Grocery retailer Spartan Stores has amended its Congress Financial-led credit facility to increase the size, lower the interest rate and prepay higher-priced debt, potentially saving $2 million a year in interest expense. The new five-year, $215 million facility replaces a four-year, $170 million line and is priced 100 basis points lower.
"The primary driver for doing that is at the time we also took out a subordinated lender so that utilized some of the facility," said Bill Jacobs, treasurer of the Grand Rapids, Mich.-based company. Proceeds were used to prepay without penalty $13.9 million of higher-priced debt with Kimco Realty Corp. that was taken out at the end of 2003. "[It also provides] for some further growth should the opportunity arise while we were able to access the market." Availability has increased by $25 million.
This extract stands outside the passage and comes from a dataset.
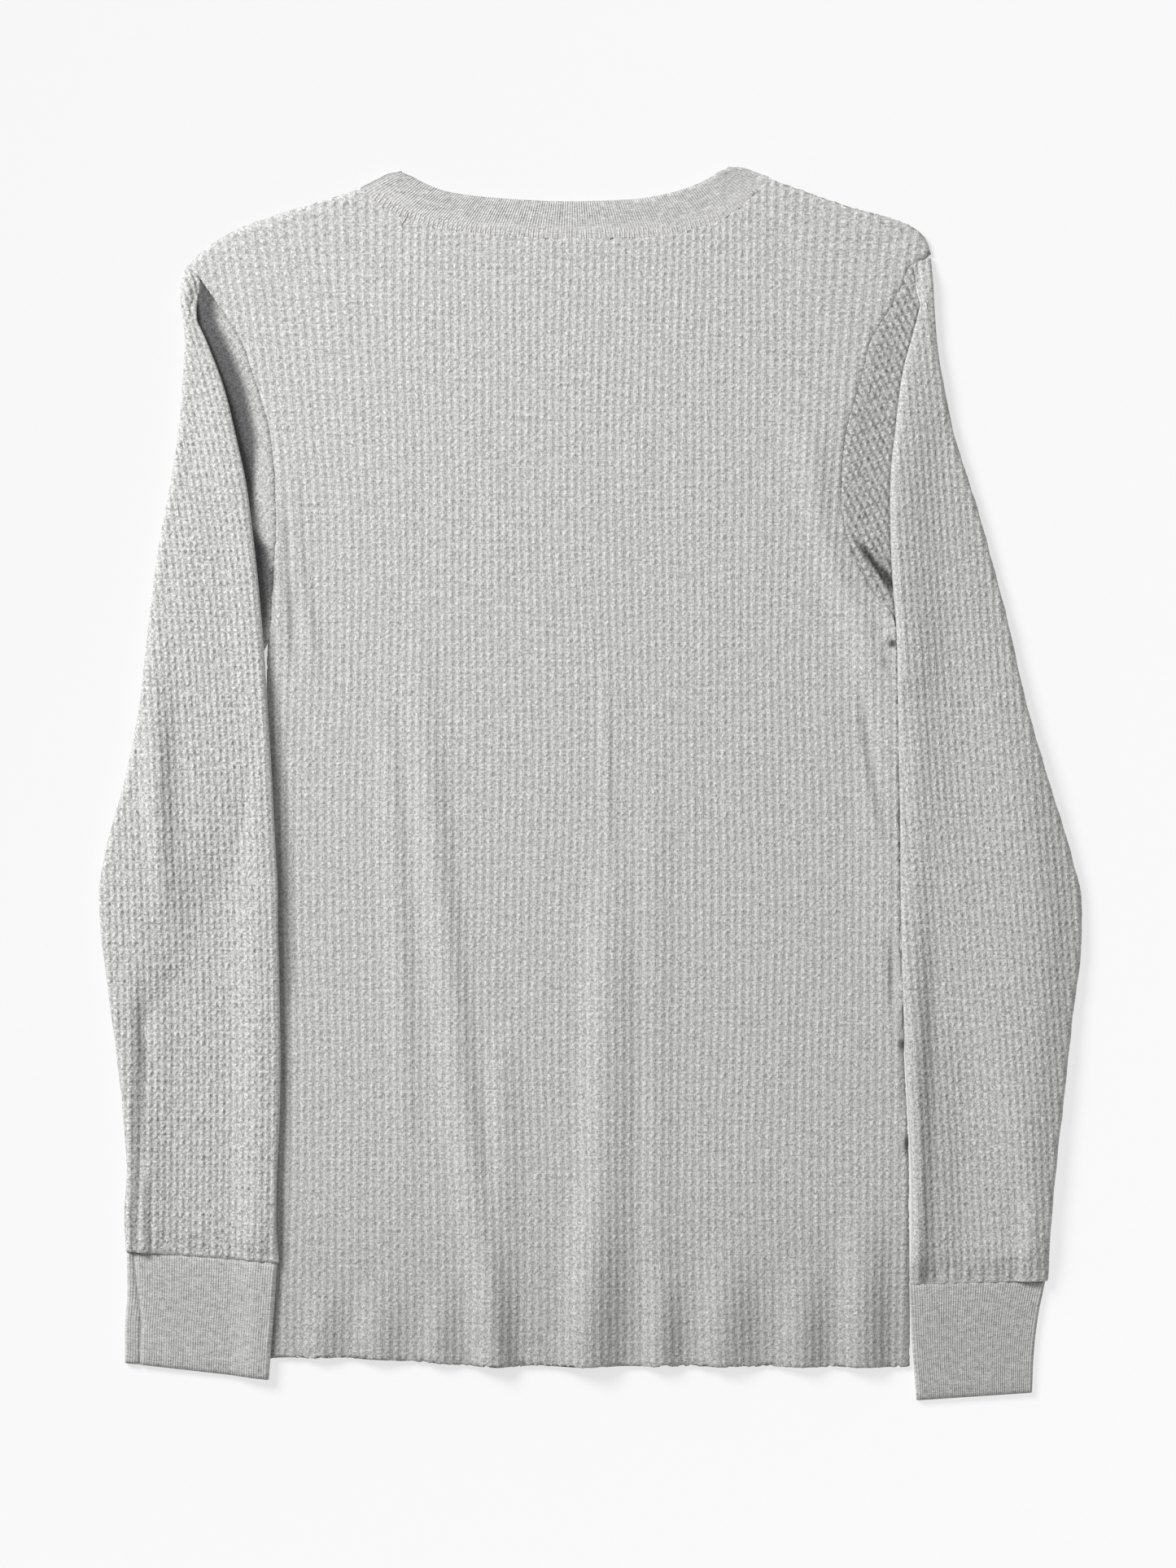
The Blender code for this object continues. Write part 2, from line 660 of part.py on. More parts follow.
def cuff(name, side, table, top, end, edges, lies_on_body, finish, collection):
    """A rib cuff: a closed tube, flattened into two layers."""
    rows = []
    for i in range(CUFF_ROWS + 1):
        down = i / CUFF_ROWS
        inner = through(table, "down", "inner", down) + WALL / 2
        outer = through(table, "down", "outer", down) - WALL / 2
        inner_y = mixed(top.inner_y, end.inner_y, down)
        outer_y = mixed(top.outer_y, end.outer_y, down)
        body_edge = side * through(edges, "y", "x", inner_y) if lies_on_body else None
        row = []
        for out, up in cuff_chain(inner, outer, body_edge):
            share = (out - inner) / (outer - inner)
            row.append((side * out, mixed(inner_y, outer_y, share), up))
        rows.append(row)
    cloth(name, rows, finish, collection)


def cuff_chain(inner, outer, body_edge):
    """A section across a cuff: in along its lower layer, and back out along its upper one."""
    def under(out):
        if body_edge is None:
            return FLOOR_LAYER
        over = 1 - smoothstep(STEP_START, STEP_REACH, out - body_edge)
        return mixed(FLOOR_LAYER, FLAP_LAYER, over)

    rise = LAYER + CUFF_PUFF
    left, right = inner + rise / 2, outer - rise / 2
    places = [mixed(right, left, share) for share in (0.0, *RUN)]
    chain = [(out, under(out)) for out in places]
    chain += half_turn(left, under(left), under(left) + rise, -rise / 2, 4)
    chain += [(out, under(out) + rise) for out in reversed(places[1:])]
    return chain + half_turn(right, under(right) + rise, under(right), rise / 2, 4)


def main():
    for thing in list(bpy.data.objects):
        bpy.data.objects.remove(thing, do_unlink=True)
    collection = bpy.data.collections.new("thermal_top")
    bpy.context.scene.collection.children.link(collection)
    waffle = material("waffle_knit", WAFFLE_GREY, 0.95)
    rib = material("rib_knit", RIB_GREY, 0.95)
    front_panel(waffle, collection)
    back_panel(waffle, collection)
    neckband(rib, collection)
    sleeve("sleeve_left", -1, LEFT_SLEEVE, LEFT_SIDE, LEFT_UNDERARM_SEAM, LEFT_ELBOW, True,
           LEFT_SLEEVE_FOLDS, waffle, collection)
    sleeve("sleeve_right", 1, RIGHT_SLEEVE, RIGHT_SIDE, RIGHT_UNDERARM_SEAM, RIGHT_ELBOW, False,
           RIGHT_SLEEVE_FOLDS, waffle, collection)
    cuff("cuff_left", -1, LEFT_CUFF, LEFT_CUFF_TOP, LEFT_CUFF_END, LEFT_SIDE, True, rib, collection)
    cuff("cuff_right", 1, RIGHT_CUFF, RIGHT_CUFF_TOP, RIGHT_CUFF_END, RIGHT_SIDE, False, rib, collection)


main()
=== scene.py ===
# %% [markdown]
# # A waffle-knit thermal top, laid flat
# A thermal top is sewn from seven pieces: a back, a front, two sleeves, and rib trims at the neck and the
# wrists. This one lies on its front, with its sleeves folded down beside the body, so its back shows.
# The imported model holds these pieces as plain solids, in the right place and size. This script gives each
# piece the surface of its knit, its sewing and its yarn, on the same form.
# All the sizes below are in millimetres, seen from above: X to the right, Y towards the collar, Z up.

from collections import namedtuple

import bpy
import numpy as np
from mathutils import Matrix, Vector


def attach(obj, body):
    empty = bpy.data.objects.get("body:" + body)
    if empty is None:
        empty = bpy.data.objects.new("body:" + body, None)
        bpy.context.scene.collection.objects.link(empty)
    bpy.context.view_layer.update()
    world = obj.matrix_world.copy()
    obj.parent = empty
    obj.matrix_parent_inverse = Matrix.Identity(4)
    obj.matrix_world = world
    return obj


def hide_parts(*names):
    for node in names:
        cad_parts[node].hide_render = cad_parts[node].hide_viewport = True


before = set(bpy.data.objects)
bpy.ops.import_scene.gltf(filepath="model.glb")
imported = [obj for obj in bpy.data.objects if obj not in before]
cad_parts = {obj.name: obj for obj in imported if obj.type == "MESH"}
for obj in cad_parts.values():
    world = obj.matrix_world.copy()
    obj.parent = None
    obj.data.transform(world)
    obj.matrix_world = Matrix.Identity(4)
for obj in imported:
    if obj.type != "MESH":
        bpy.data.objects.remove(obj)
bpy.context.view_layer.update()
MM = 0.001

# %% [markdown]
# ## The layers
# Laid flat, the top is a stack of cloth. The front panel touches the surface, the back panel lies on it,
# and the folded sleeve adds two more layers. Each height is the middle of one layer's wall.

# %% Wall and layers
WALL = 1.5
SEAM_GAP = 0.3
SEWN_GAP = 0.06
LAYER = WALL + SEAM_GAP
FLOOR_LAYER = WALL / 2
BACK_LAYER = FLOOR_LAYER + LAYER
FLAP_LAYER = BACK_LAYER + LAYER
print("layers at", FLOOR_LAYER, BACK_LAYER, FLAP_LAYER)

# %% [markdown]
# ## Tables and curves
# A paper pattern is a few measured points with smooth curves through them. Here a table holds such points
# and a curve that never overshoots joins them. Blender's own curves could do this, but a function that
# reads a table at any place also lets a whole grid of cloth be worked out at once, with numpy.

# %% Tables and curves through them
def table_of(kind, *rows):
    """A table of named rows, one for each tuple."""
    return [kind(*row) for row in rows]


def mixed(a, b, share):
    """A share of the way from a to b."""
    return a + (b - a) * share


def smoothstep(low, high, value):
    """0 below low, 1 above high, and a soft slope between them."""
    t = np.clip((value - low) / (high - low), 0.0, 1.0)
    return t * t * (3 - 2 * t)


def faded(low, high, value):
    """1 below low, 0 above high, and a soft slope between them."""
    return 1 - smoothstep(low, high, value)


def ridge(distance, half_width):
    """The height of a rounded ridge of height 1, at a distance from its crest."""
    return 0.5 * (1 + np.cos(np.pi * np.minimum(1.0, np.abs(distance) / half_width)))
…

Pricing is tied to a grid based on availability and is currently at the lowest point, LIBOR plus 1 3/4%. This can flex 50 basis points depending on excess availability. Jacobs said Spartan was satisfied with the pricing. "You always want to go lower, but I think it's fairly representative of a market for similarly situated companies," he noted.
All the other existing lenders, including Key Bank, Fleet Capital Corp., National City Business Credit, GE Capital and Fifth Third Bank participated. "Our group of lenders [was] interested in increasing their commitments and we were interested in increasing our facility size," said Jacobs. "It was available, we took advantage of it and it brings us in line with the market," he concluded.